Unfortunately, many of the minerals critical in the development of renewable technologies are rare and have many competing uses. Prices fluctuate wildly based on the decisions of a handful of Southeast Asian countries responsible for the majority of mineral extraction. Nickel prices soared in 2014, for example, when Indonesia instituted an export ban on nickel ore in order to ensure the metal was processed domestically. The Chinese saw their supply of raw reserves plummet, leading to a roughly 50 percent increase in prices over the summer of 2014.
While the high price lured Filipino extractors into the market, an early-summer environmental crackdown by President Rodrigo Duarte once again exerted upward price pressure. Prices are still low by historical standards, but three major price hikes of the past 10 years point to fairly limited supply and unpredictable source regimes.
While zinc has more potential supply sources, the inability of supply to keep up with burgeoning demand has led to skyrocketing prices. Easing supply pressures for these minerals by deep-ocean extraction could alleviate such pressures, and provide more stable input costs for renewable development.
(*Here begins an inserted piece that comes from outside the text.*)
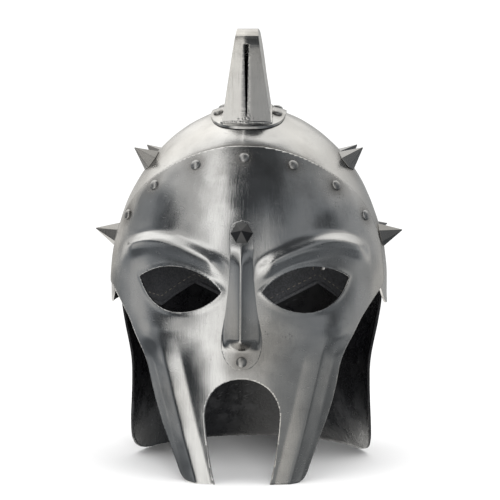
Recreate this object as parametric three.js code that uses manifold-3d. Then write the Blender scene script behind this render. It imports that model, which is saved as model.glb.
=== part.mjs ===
// A masked Roman helmet of riveted sheet steel with a black neck guard and a leather liner.
// Millimetres. +Z is up, the face looks along -Y and +X is the wearer's left.
// The helmet stands on the feet of its cheek guards and on the rim of its neck guard, at level 0.

import * as THREE from "three";
import { mergeVertices } from "three/addons/utils/BufferGeometryUtils.js";
import Module from "manifold-3d";

const wasm = await Module();
wasm.setup();

// Sheets and clearances
const steelSheet = 1.5;
const guardSheet = 2;
const nasalSheet = 1.8;
const leather = 2;
const sheetGap = 0.6; // between sheets that are riveted on each other
const guardGap = 0.9; // round the neck guard, whose edge is round where the bowl is flat
const headGap = 0.35; // under the head of a rivet or stud
const tailGap = 1.2; // between its tail and the hollow face, whose facets sag inwards
const linerSag = 0.8; // the liner has fewer facets than the bowl, so it sags more

// The bowl
const skullWidth = 216;
const skullFront = 112; // from the widest line forward
const skullRear = 128; // from the widest line back
const skullHeight = 140; // from the widest level to the crown
const widestLevel = 140; // above what the helmet stands on
const browRimRise = 36; // the rim over the eyes, above the widest level
const sideRimDrop = 12; // the rim at the sides and back, below it

// The mask, measured along the sheet from the middle of the face
const maskHalfSpan = 134;
const maskRise = 112; // the top of its arch, above the widest level
const templeRise = 38; // the foot of its arch, above the widest level
const eyeInner = 15;
const eyeWidth = 72;
const eyeHeight = 38;
const eyeRise = 7; // the eyes' middle, above the widest level
const mouthDrop = 60; // the top of the mouth gap, below the widest level
const mouthHalf = 31;
const tipInner = 27; // the cheek guards' feet
const tipWidth = 35;
const tipCorner = 9;
const cheekTaper = 26; // how much narrower the mask is at its feet
const chinTuck = 4; // how much further back its feet are
const browRelief = 5;
const socketRelief = 3.5;
const cheekRelief = 4.5;
const keelRelief = 3.2;

// The nose piece
const nasalTop = 58; // above the widest level
const nasalFoot = 53; // below it
const nasalHalf = 15;
const noseDepth = 15;
const noseSlotHalf = 8;
const noseSlotHeight = 38;

// The comb crest
const combHeight = 60; // above the crown
const combFront = 46; // from the widest line forward
const combTailInset = 16; // from the back of the bowl
const combFootHalf = 19;
const combTopHalf = 8;
const combFlange = 10;
const combRoot = 12; // how far it reaches into the bowl before it is fitted to it

// The neck guard
const guardHalfAngle = 81; // degrees, round the back
const guardOverlap = 14; // inside the bowl, above the widest level
const guardBow = 2; // how much lower its top edge is at its sides
const guardDish = 6; // how much lower the rest of it hangs at its sides
const guardFootRise = 1; // how much higher its foot is at its sides
const guardCorner = 34;
const sideTuck = 10;
const sideFlare = 4;
const napeTuck = 16;
const napeFlare = 32;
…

Even if the environmental costs of extraction are deemed to be high, the administration could allow mining, contingent on federal approval. It could then approve the projects if they were anticipated to have net-positive environmental impacts; scientific-research projects are currently subject to this kind of permitting process. At least partially liberalizing the extraction process could allow the market to find cheaper, more durable inputs to renewable technologies, and set a precedent for future undersea mineral discoveries.